Studies on the characterization and mechanical behaviour of the recycled aluminium scraps modified with manganese addition

Published: 31 March 2022| Version 1 | DOI: 10.17632/ggwnmy5kks.1


The experimental works have been carried out to enhance the properties of recycled aluminium scraps by the addition of manganese. The following are the main hypothesis: 1. Despite numerous works claiming to use manganese in aluminium scraps, none of the experimental works have carried research on scraps and the experiments were carried out on alloys by addition of the impurities. 2. The dissolution of manganese in aluminium is very low but the published works claim higher dissolution of manganese even when added in the form of powders 3. Experimental works have been limited to the 1, 2 and 5 kg furnaces and the experimental works are not projected to higher loads and thus irrelevant for real-time applications in the industry. The present work focuses on recycling aluminium troma scraps and enhancing the qualities of recycled aluminium troma scraps by adding manganese to the scrap melts. This work is carried out to extend the works carried out by (Zhijun Zhang, 2013) on recycled aluminium alloys.

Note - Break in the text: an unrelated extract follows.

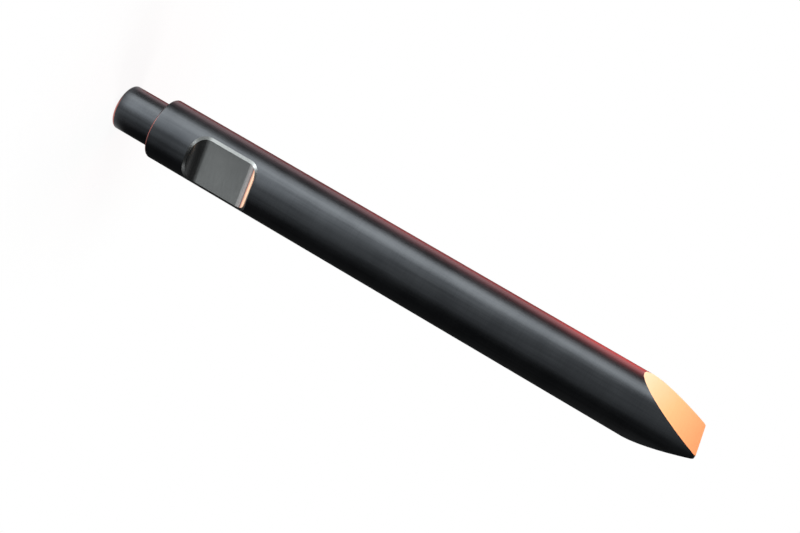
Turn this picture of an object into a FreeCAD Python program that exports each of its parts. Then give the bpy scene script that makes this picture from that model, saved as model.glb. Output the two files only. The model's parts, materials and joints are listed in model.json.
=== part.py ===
import FreeCAD, Part
import os
import Sketcher

# Hydraulic breaker chisel: one forged and turned steel bar.
# +Z runs up the bar from the striking face to the cutting edge, the origin is
# the centre of the striking face, and the retaining slot faces -Y. The cutting
# edge runs along Y, square to the slot's flat, and the wedge faces look to -X and +X.

SIZES = [
    ("total_length", 1400.0),       # striking face to cutting edge
    ("shank_diameter", 140.0),      # the working bar that runs in the bushes
    ("stub_diameter", 103.0),       # reduced end that the piston strikes
    ("stub_length", 100.0),         # striking face to shoulder
    ("stub_edge_radius", 6.0),      # rounded edge of the striking face
    ("shoulder_edge_radius", 4.0),  # rounded edge of the shank at the shoulder
    ("root_radius", 3.0),           # fillet in the corner under the shoulder
    ("slot_start", 230.0),          # striking face to the near end of the slot's flat
    ("slot_flat_length", 95.0),     # flat part of the slot, between its curved ends
    ("slot_depth", 29.0),           # shank surface to the flat
    ("slot_end_radius", 30.0),      # radius the milling cutter leaves at both ends
    ("slot_rim_chamfer", 4.0),      # broken edge all round the slot
    ("wedge_length", 162.0),        # cutting edge back to where the faces run out
    ("edge_thickness", 7.5),        # width of the blunt cutting edge
    ("tip_corner_radius", 6.0),     # rounded outer rim of the tip end
]

doc = FreeCAD.newDocument("breaker_chisel")
sheet = doc.addObject("Spreadsheet::Sheet", "sizes")
for row, (name, value) in enumerate(SIZES, start=1):
    sheet.set("A%d" % row, name)
    sheet.set("B%d" % row, str(value))
    sheet.setAlias("B%d" % row, name)
doc.recompute()
size = {name: float(sheet.get(name)) for name, value in SIZES}

shank_r = size["shank_diameter"] / 2
stub_r = size["stub_diameter"] / 2
floor_y = shank_r - size["slot_depth"]
slot_z0 = size["slot_start"]
slot_z1 = slot_z0 + size["slot_flat_length"]
top = size["total_length"]

body = doc.addObject("PartDesign::Body", "chisel")
body.Label = "chisel"
body.Placement = FreeCAD.Placement()


def origin_plane(role):
    return [f for f in body.Origin.OriginFeatures if f.Role == role][0]


def new_sketch(name, role):
    made = body.newObject("Sketcher::SketchObject", name)
    made.AttachmentSupport = [(origin_plane(role), "")]
    made.MapMode = "FlatFace"
    return made


def line(sketch, start, end, construction=False):
    segment = Part.LineSegment(FreeCAD.Vector(start[0], start[1], 0), FreeCAD.Vector(end[0], end[1], 0))
    return sketch.addGeometry(segment, construction)


def arc(sketch, centre, radius, from_degrees, to_degrees):
    circle = Part.Circle(FreeCAD.Vector(centre[0], centre[1], 0), FreeCAD.Vector(0, 0, 1), radius)
    turn = 3.141592653589793 / 180
    return sketch.addGeometry(Part.ArcOfCircle(circle, from_degrees * turn, to_degrees * turn), False)


def rule(sketch, kind, *refs):
    return sketch.addConstraint(Sketcher.Constraint(kind, *refs))


def drive(sketch, kind, refs, value, name, expression):
    # a dimension that takes its value from the sheet
    number = sketch.addConstraint(Sketcher.Constraint(kind, *refs, value))
    sketch.renameConstraint(number, name)
    sketch.setExpression("Constraints." + name, expression)


def closed(sketch):
    # every sketch has to solve with nothing left free
    doc.recompute()
    if sketch.solve() != 0 or not sketch.FullyConstrained:
        raise RuntimeError("sketch %s is not fully constrained" % sketch.Name)


# The turned blank, as half of its lengthwise section.
edge = size["stub_edge_radius"]
step = size["shoulder_edge_radius"]
root = size["root_radius"]
nose = size["tip_corner_radius"]
shoulder = size["stub_length"]
profile = new_sketch("blank_profile", "XZ_Plane")
face = line(profile, (0, 0), (stub_r - edge, 0))
face_arc = arc(profile, (stub_r - edge, edge), edge, 270, 360)
stub_side = line(profile, (stub_r, edge), (stub_r, shoulder - root))
root_arc = arc(profile, (stub_r + root, shoulder - root), root, 90, 180)
ledge = line(profile, (stub_r + root, shoulder), (shank_r - step, shoulder))
ledge_arc = arc(profile, (shank_r - step, shoulder + step), step, 270, 360)
shank_side = line(profile, (shank_r, shoulder + step), (shank_r, top - nose))
nose_arc = arc(profile, (shank_r - nose, top - nose), nose, 0, 90)
tip_end = line(profile, (shank_r - nose, top), (0, top))
axis_line = line(profile, (0, top), (0, 0))
rule(profile, "Coincident", face, 1, -1, 1)
rule(profile, "Tangent", face, 2, face_arc, 1)
rule(profile, "Tangent", face_arc, 2, stub_side, 1)
rule(profile, "Tangent", stub_side, 2, root_arc, 2)
rule(profile, "Tangent", root_arc, 1, ledge, 1)
rule(profile, "Tangent", ledge, 2, ledge_arc, 1)
rule(profile, "Tangent", ledge_arc, 2, shank_side, 1)
rule(profile, "Tangent", shank_side, 2, nose_arc, 1)
rule(profile, "Tangent", nose_arc, 2, tip_end, 1)
rule(profile, "Coincident", tip_end, 2, axis_line, 1)
rule(profile, "Coincident", axis_line, 2, face, 1)
rule(profile, "Horizontal", face)
rule(profile, "Vertical", stub_side)
rule(profile, "Horizontal", ledge)
rule(profile, "Vertical", shank_side)
rule(profile, "Horizontal", tip_end)
rule(profile, "Vertical", axis_line)
drive(profile, "DistanceX", (-1, 1, stub_side, 1), stub_r, "stub_radius", "sizes.stub_diameter / 2")
drive(profile, "DistanceY", (-1, 1, ledge, 1), shoulder, "shoulder", "sizes.stub_length")
drive(profile, "DistanceX", (-1, 1, shank_side, 1), shank_r, "shank_radius", "sizes.shank_diameter / 2")
drive(profile, "DistanceY", (-1, 1, tip_end, 2), top, "top", "sizes.total_length")
drive(profile, "Radius", (face_arc,), edge, "face_edge", "sizes.stub_edge_radius")
drive(profile, "Radius", (root_arc,), root, "root", "sizes.root_radius")
drive(profile, "Radius", (ledge_arc,), step, "ledge_edge", "sizes.shoulder_edge_radius")
drive(profile, "Radius", (nose_arc,), nose, "nose", "sizes.tip_corner_radius")
closed(profile)
blank = body.newObject("PartDesign::Revolution", "turned_blank")
blank.Profile = profile
blank.ReferenceAxis = (profile, ["V_Axis"])
blank.Angle = 360
doc.recompute()

# The retaining slot: a flat with concave ends as wide as the cutter, milled straight
# across the shank along X. The profile closes outside the shank.
radius = size["slot_end_radius"]
arc_y = -(floor_y + radius)
outside = -(shank_r + radius)
slot = new_sketch("slot_profile", "YZ_Plane")
flat = line(slot, (-floor_y, slot_z0), (-floor_y, slot_z1))
upper_end = arc(slot, (arc_y, slot_z1), radius, 0, 90)
upper_run = line(slot, (arc_y, slot_z1 + radius), (outside, slot_z1 + radius))
back = line(slot, (outside, slot_z1 + radius), (outside, slot_z0 - radius))
lower_run = line(slot, (outside, slot_z0 - radius), (arc_y, slot_z0 - radius))
lower_end = arc(slot, (arc_y, slot_z0), radius, 270, 360)
rule(slot, "Tangent", flat, 2, upper_end, 1)
rule(slot, "Tangent", upper_end, 2, upper_run, 1)
rule(slot, "Coincident", upper_run, 2, back, 1)
rule(slot, "Coincident", back, 2, lower_run, 1)
rule(slot, "Tangent", lower_run, 2, lower_end, 1)
rule(slot, "Tangent", lower_end, 2, flat, 1)
rule(slot, "Vertical", flat)
rule(slot, "Horizontal", upper_run)
rule(slot, "Vertical", back)
rule(slot, "Horizontal", lower_run)
rule(slot, "Equal", upper_end, lower_end)
drive(slot, "DistanceX", (flat, 1, -1, 1), floor_y, "floor", "sizes.shank_diameter / 2 - sizes.slot_depth")
drive(slot, "DistanceY", (-1, 1, flat, 1), slot_z0, "start", "sizes.slot_start")
drive(slot, "DistanceY", (flat, 1, flat, 2), slot_z1 - slot_z0, "flat_length", "sizes.slot_flat_length")
drive(slot, "Radius", (upper_end,), radius, "end_radius", "sizes.slot_end_radius")
drive(slot, "DistanceX", (back, 1, -1, 1), -outside, "outside", "sizes.shank_diameter / 2 + sizes.slot_end_radius")
closed(slot)
before = blank.Shape.Volume
milled = body.newObject("PartDesign::Pocket", "retaining_slot")
milled.Profile = slot
milled.Type = "ThroughAll"
milled.SideType = "Symmetric"
doc.recompute()
if milled.Shape.Volume > before - 1:
    raise RuntimeError("the slot cuts nothing")


def on_slot_rim(candidate):
    # an edge of the slot that lies on the shank's surface all along
    low, high = candidate.ParameterRange
    for share in (0.1, 0.5, 0.9):
        point = candidate.valueAt(low + (high - low) * share)
        if abs((point.x ** 2 + point.y ** 2) ** 0.5 - shank_r) > 0.01:
            return False
        if not slot_z0 - radius - 0.01 <= point.z <= slot_z1 + radius + 0.01:
            return False
    return True


rim = ["Edge%d" % number for number, found in enumerate(milled.Shape.Edges, start=1) if on_slot_rim(found)]
broken = body.newObject("PartDesign::Chamfer", "slot_rim")
broken.Base = (milled, rim)
broken.Size = size["slot_rim_chamfer"]
broken.setExpression("Size", "sizes.slot_rim_chamfer")
doc.recompute()

# The two wedge faces, milled from the blunt edge back to where they run out of the shank.
half_edge = size["edge_thickness"] / 2
run_out = top - size["wedge_length"]
slope = size["wedge_length"] / (shank_r - half_edge)
wide = shank_r + half_edge
foot = top - slope * (wide - half_edge)
above = top + nose
wedge = new_sketch("wedge_profile", "XZ_Plane")
sides = []
for sign in (1, -1):
    sloping = line(wedge, (sign * half_edge, top), (sign * wide, foot))
    outer = line(wedge, (sign * wide, foot), (sign * wide, above))
    cover = line(wedge, (sign * wide, above), (sign * half_edge, above))
    inner = line(wedge, (sign * half_edge, above), (sign * half_edge, top))
    rule(wedge, "Coincident", sloping, 2, outer, 1)
    rule(wedge, "Coincident", outer, 2, cover, 1)
    rule(wedge, "Coincident", cover, 2, inner, 1)
    rule(wedge, "Coincident", inner, 2, sloping, 1)
    rule(wedge, "Vertical", outer)
    rule(wedge, "Horizontal", cover)
    rule(wedge, "Vertical", inner)
    sides.append((sloping, outer, cover))
run_out_point = wedge.addGeometry(Part.Point(FreeCAD.Vector(shank_r, run_out, 0)), True)
right, left = sides
rule(wedge, "PointOnObject", run_out_point, 1, right[0])
drive(wedge, "DistanceX", (-1, 1, run_out_point, 1), shank_r, "shank_radius", "sizes.shank_diameter / 2")
drive(wedge, "DistanceY", (-1, 1, run_out_point, 1), run_out, "run_out", "sizes.total_length - sizes.wedge_length")
drive(wedge, "DistanceX", (-1, 1, right[0], 1), half_edge, "half_edge", "sizes.edge_thickness / 2")
drive(wedge, "DistanceY", (-1, 1, right[0], 1), top, "top", "sizes.total_length")
drive(wedge, "DistanceX", (-1, 1, right[1], 1), wide, "wide", "(sizes.shank_diameter + sizes.edge_thickness) / 2")
drive(wedge, "DistanceY", (-1, 1, right[2], 1), above, "above", "sizes.total_length + sizes.tip_corner_radius")
rule(wedge, "Symmetric", right[0], 1, left[0], 1, -2)
rule(wedge, "Symmetric", right[0], 2, left[0], 2, -2)
rule(wedge, "Horizontal", right[2], 1, left[2], 1)
closed(wedge)
before = broken.Shape.Volume
point = body.newObject("PartDesign::Pocket", "wedge_faces")
point.Profile = wedge
point.Type = "ThroughAll"
point.SideType = "Symmetric"
doc.recompute()
if point.Shape.Volume > before - 1:
    raise RuntimeError("the wedge cuts nothing")
body.Tip = point
doc.recompute()

for made in doc.Objects:
    if "Invalid" in made.State or "Error" in made.State:
        raise RuntimeError("%s did not compute: %s" % (made.Name, made.State))
shape = body.Shape
if shape.isNull() or not shape.isValid() or len(shape.Solids) != 1:
    raise RuntimeError("the chisel is not one valid solid")

box = shape.optimalBoundingBox()
print("rim edges", len(rim))
print("size %.2f x %.2f x %.2f mm, from z %.3f" % (box.XLength, box.YLength, box.ZLength, box.ZMin))
print("volume %.4f litres, steel %.1f kg" % (shape.Volume / 1e6, shape.Volume * 7.85e-6))

os.makedirs("parts", exist_ok=True)
shape.exportStep("parts/%s.step" % body.Label)
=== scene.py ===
# %% [markdown]
# # A hydraulic breaker chisel
# The part is one forged, turned and milled steel bar: a stub that the piston strikes, a long
# round shank with one milled retaining slot, and a two-sided wedge point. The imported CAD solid
# comes in as the frame, in metres, standing on its striking face with the point upwards. Its
# shape is already right, so it stays as it is, and this lesson gives it its finishes, its floor,
# its light and its camera. The box of the whole is kept at once.

# %% Load the frame
import json
import math

import bpy
from mathutils import Matrix, Vector


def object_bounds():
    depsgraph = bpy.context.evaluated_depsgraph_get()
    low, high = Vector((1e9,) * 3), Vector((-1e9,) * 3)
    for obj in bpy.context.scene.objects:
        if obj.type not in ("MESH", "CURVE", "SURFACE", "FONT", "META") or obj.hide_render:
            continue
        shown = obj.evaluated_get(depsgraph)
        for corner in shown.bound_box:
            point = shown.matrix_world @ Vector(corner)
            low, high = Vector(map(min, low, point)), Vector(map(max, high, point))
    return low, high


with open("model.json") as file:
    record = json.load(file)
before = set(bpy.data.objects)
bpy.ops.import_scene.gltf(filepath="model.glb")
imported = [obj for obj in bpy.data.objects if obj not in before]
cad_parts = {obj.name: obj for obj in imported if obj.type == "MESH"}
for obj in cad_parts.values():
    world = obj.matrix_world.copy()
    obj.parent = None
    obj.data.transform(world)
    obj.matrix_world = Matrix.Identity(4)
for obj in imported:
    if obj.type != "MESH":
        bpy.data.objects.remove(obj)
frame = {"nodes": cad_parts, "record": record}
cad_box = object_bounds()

chisel = frame["nodes"]["chisel"]

# %% [markdown]
# ## Sizes that the finishes need
# A finish changes where the bar was turned, milled or ground, so the shader has to know where
# that is. Painting the places by hand would do it too, but the bar's record already gives its
# mounts, and its box gives the length. The few sizes that neither holds are written here once:
# how high the shoulder is, how far the slot reaches either way from the middle of its flat, and
# how long the wedge is. All are in metres.

# %% Places on the bar
mounts = {mount["name"]: mount for mount in frame["record"]["mounts"]}
SHANK_RADIUS = mounts["shank"]["dims"]["r_mm"] / 1000
STUB_RADIUS = mounts["stub"]["dims"]["r_mm"] / 1000
SLOT_FLAT_Y, SLOT_MIDDLE = mounts["retaining_flat"]["pos_m"][1:]
BAR_LENGTH = round(cad_box[1][2], 4)
SHOULDER = 0.100
SLOT_REACH = 0.082
WEDGE_LENGTH = 0.162
WEDGE_START = BAR_LENGTH - WEDGE_LENGTH
print("shank", SHANK_RADIUS, "m and stub", STUB_RADIUS, "m in radius, bar", BAR_LENGTH, "m long")
print("slot over", 2 * SLOT_REACH, "m, wedge over", WEDGE_LENGTH, "m")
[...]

Most research trials have been directly conducted on aluminium scraps with the exception of the works of Puga et al. (2009), who carried out research works on recycling aluminium swarfs and Xiao et al. (2012) who investigated the recycling of distributed turning scraps.


Steps to reproduce

The scraps should be carefully selected and sorted, namely, the troma scraps that are the alloy wheel scraps from automobiles should be chosen. Initially, 30 kgs of scrap should be weighed and added to the crucible made of Silicon Carbide (SiC) placed in an Electrical Resistance furnace. The scraps should be melted at temperatures of 750±10°Celsius and poured at a temperature of 680±10°Celsius into dies that were preheated. Chemical compositions should be analysed using Optical Emission Spectroscopy. Then the manganese powder which is 99% pure is procured and ball-milled using a High energy ball miller at the speed of 250 RPM. The size of the ball-milled Mn powder should be analysed using the zeta sizer. The ball-milled powder should be added to the molten recycled aluminium scraps after being weighed in ratios of 0.25, 0.5, 0.75 & 1% of the molten aluminium individually. The melt should be poured at a temperature of 680±10°Celsius into dies that were preheated. Machining of the samples should be done carefully to ensure the surface is proper for the analysis of chemical compositions. The samples have to be cut to dimensions of 2 x 2 mm to be analysed through the X-Ray diffractometer to understand the phases present in the material. The tensile tests were performed according to ASTM-E8 Standards and the mode of fracture was analysed using FESEM techniques. The morphology of the samples was also analysed using the FESEM techniques to understand the modifications to the recycled aluminium scraps by the addition of Manganese powders. Sliding wear behaviour was analysed using the Pin-on-Disc apparatus and the influence of Mn on the wear behaviour was analyzed. The corrosion analysis was done by placing the aluminium samples in the Salt-spray chamber for a period of 240 hours. The tafle plot was done to analyse the corrosion in the samples.